RFC2132 (Alexander, S. and R. Droms, “DHCP Options and BOOTP Vendor Extensions,” March 1997.) [RFC2132] defines the initial set of DHCP Options and provides a great deal of guidance on how to go about formatting and processing options. The document unfortunately waffles to a great extent about the NULL termination of DHCP Options, and some DHCP Clients (Windows 95) have been implemented that rely upon DHCP Options containing text strings to be NULL-terminated (or else they crash). So, ISC DHCP detects if clients null-terminate the host-name option and, if so, null terminates any text options it transmits to the client. It also removes NULL termination from any known text option it receives prior to any other processing.



 TOC 

5.2.  DHCPv4 Option References

RFC2241 (Provan, D., “DHCP Options for Novell Directory Services,” November 1997.) [RFC2241] defines options for Novell Directory Services.

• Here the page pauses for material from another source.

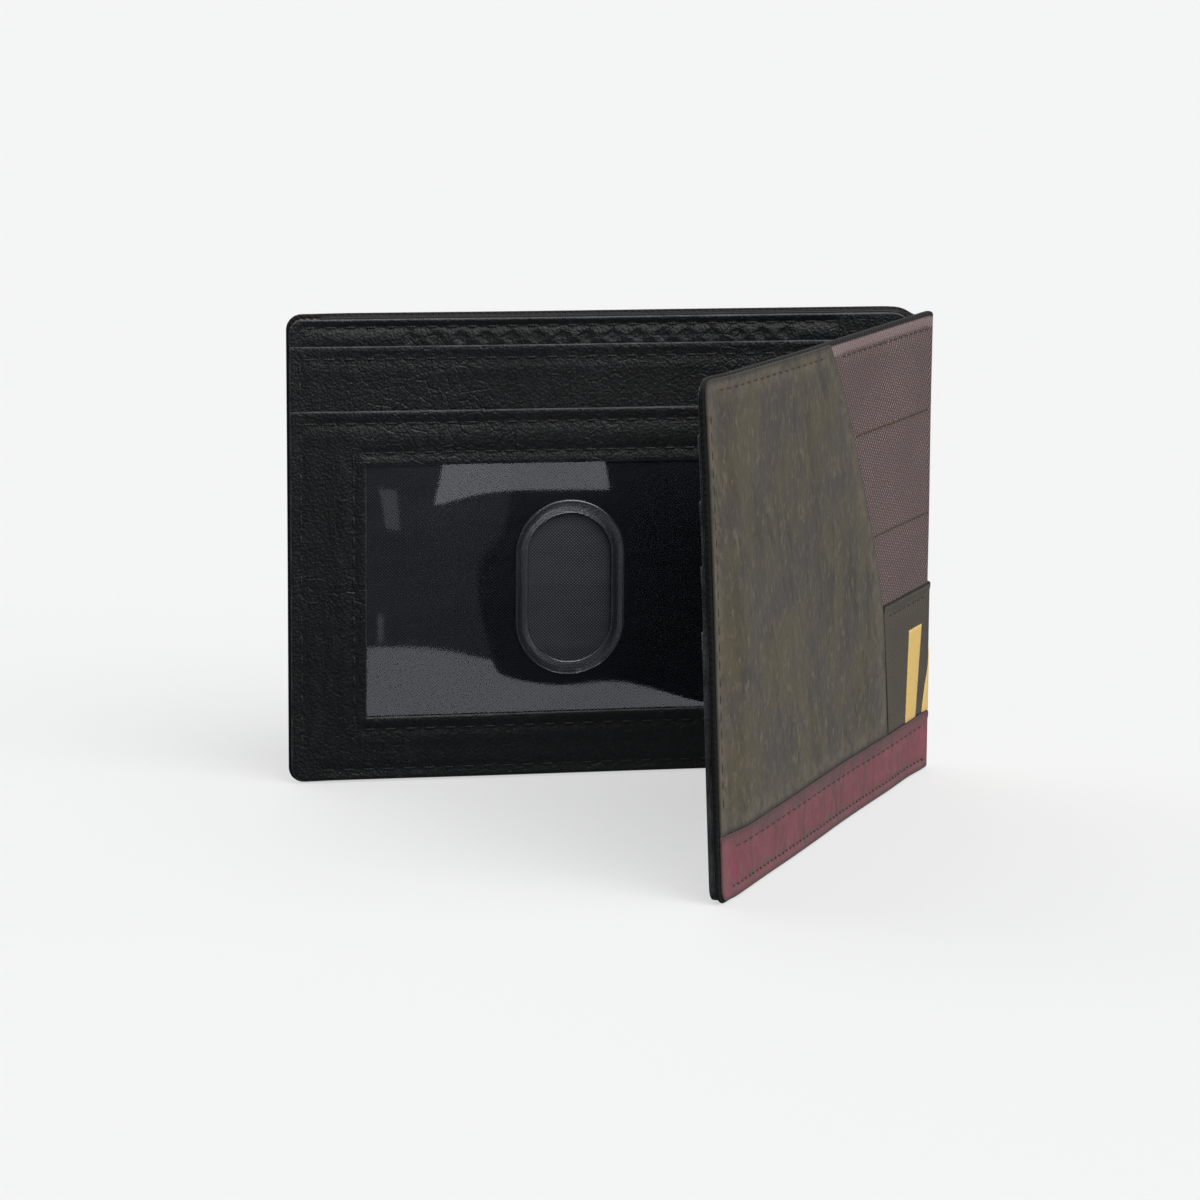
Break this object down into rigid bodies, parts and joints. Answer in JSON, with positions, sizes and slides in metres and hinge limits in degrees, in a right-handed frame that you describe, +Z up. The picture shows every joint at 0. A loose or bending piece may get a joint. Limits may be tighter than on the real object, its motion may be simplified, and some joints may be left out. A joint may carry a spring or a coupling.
{
  "type": "bifold wallet",
  "caption": "Bifold wallet standing part open: layered leather and twill cover, note compartment, stepped card slots and a clear window pocket with a thumb slot.",
  "frame": {"origin": "middle of the footprint on the plane that the wallet stands on", "axes": "+X along the back panel from its free edge to the fold, +Y from the back panel's pockets to its outer face, +Z up"},
  "size_m": [0.1174, 0.1036, 0.085],
  "materials": {
    "black_leather": "fine-grained semi-gloss",
    "black_lining": "plain woven",
    "black_mesh": "fine diagonal weave",
    "clear_vinyl": "clear, glossy",
    "black_thread": "twisted thread",
    "tan_thread": "couched thread",
    "mauve_twill": "twill weave",
    "olive_twill": "twill weave, darkened",
    "olive_leather": "distressed, matt",
    "burgundy_leather": "worn, satin",
    "gold_foil": "printed foil, satin"
  },
  "bodies": {
    "back_panel": {"back_cover": "mauve_twill", "back_compartment_lining": "black_lining", "back_divider": "black_leather", "card_slot_strip": "black_leather", "id_backing_fabric": "black_mesh", "id_window_film": "clear_vinyl", "id_pocket_frame": "black_leather", "window_stitches": "black_thread", "pocket_edge_stitches": "black_thread", "back_edge_stitches": "black_thread", "back_leather_overlay": "olive_leather", "back_twill_patch": "olive_twill", "back_band": "burgundy_leather", "back_outer_stitches": "black_thread"},
    "spine_rear": {"spine_rear_cover": "mauve_twill", "spine_rear_lining": "black_lining", "spine_rear_divider": "black_leather", "spine_rear_band": "burgundy_leather", "spine_rear_twill_patch": "olive_twill"},
    "spine_fore": {"spine_fore_cover": "mauve_twill", "spine_fore_lining": "black_lining", "spine_fore_divider": "black_leather", "spine_fore_band": "burgundy_leather", "spine_fore_twill_patch": "olive_twill", "spine_gold_bar": "gold_foil"},
    "front_panel": {"front_cover": "mauve_twill", "front_compartment_lining": "black_lining", "front_divider": "black_leather", "card_tier_1": "black_leather", "card_tier_2": "black_leather", "card_tier_3": "black_leather", "card_tier_4": "black_leather", "tier_stitches": "black_thread", "front_edge_stitches": "black_thread", "front_leather_overlay": "olive_leather", "front_twill_patch": "olive_twill", "front_gold_bar": "gold_foil", "front_seam_cords": "tan_thread", "front_band": "burgundy_leather", "front_outer_stitches": "black_thread"}
  },
  "joints": [
    {"name": "fold_rear", "type": "hinge", "parent": "back_panel", "child": "spine_rear", "pos_m": [0.0543, 0.05113, 0], "axis": [0, 0, -1], "range_deg": [-40.67, 19.33]},
    {"name": "fold_middle", "type": "hinge", "parent": "spine_rear", "child": "spine_fore", "pos_m": [0.05758, 0.0483, 0], "axis": [0, 0, -1], "range_deg": [-40.67, 19.33]},
    {"name": "fold_front", "type": "hinge", "parent": "spine_fore", "child": "front_panel", "pos_m": [0.05823, 0.04402, 0], "axis": [0, 0, -1], "range_deg": [-40.67, 19.33]}
  ],
  "couplings": [
    {"joint": "fold_middle", "follows": "fold_rear", "ratio": 1},
    {"joint": "fold_front", "follows": "fold_rear", "ratio": 1}
  ]
}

RFC2242 (Droms, R. and K. Fong, “NetWare/IP Domain Name and Information,” November 1997.) [RFC2242] defines an encapsulated option space for NWIP configuration.

RFC2485 (Drach, S., “DHCP Option for The Open Group's User Authentication Protocol,” January 1999.) [RFC2485] defines the Open Group's UAP option.

RFC2610 (Perkins, C. and E. Guttman, “DHCP Options for Service Location Protocol,” June 1999.) [RFC2610] defines options for the Service Location Protocol (SLP).

RFC2937 (Smith, C., “The Name Service Search Option for DHCP,” September 2000.) [RFC2937] defines the Name Service Search Option (not to be confused with the domain-search option). The Name Service Search Option allows eg nsswitch.conf to be reconfigured via dhcp. The ISC DHCP server implements this option, and the ISC DHCP client is compatible...but does not by default install this option's value. One would need to make their relevant dhclient-script process this option in a way that is suitable for the system.

RFC3004 (Stump, G., Droms, R., Gu, Y., Vyaghrapuri, R., Demirtjis, A., Beser, B., and J. Privat, “The User Class Option for DHCP,” November 2000.) [RFC3004] defines the User-Class option. Note carefully that ISC DHCP currently does not implement to this reference, but has (inexplicably) selected an incompatible format: a plain text string.

RFC3011 (Waters, G., “The IPv4 Subnet Selection Option for DHCP,” November 2000.) [RFC3011] defines the Subnet-Selection plain DHCPv4 option. Do not confuse this option with the relay agent "link selection" sub-option, although their behaviour is similar.

RFC3396 (Lemon, T. and S. Cheshire, “Encoding Long Options in the Dynamic Host Configuration Protocol (DHCPv4),” November 2002.) [RFC3396] documents both how long options may be encoded in DHCPv4 packets, and also how multiple instances of the same option code within a DHCPv4 packet will be decoded by receivers.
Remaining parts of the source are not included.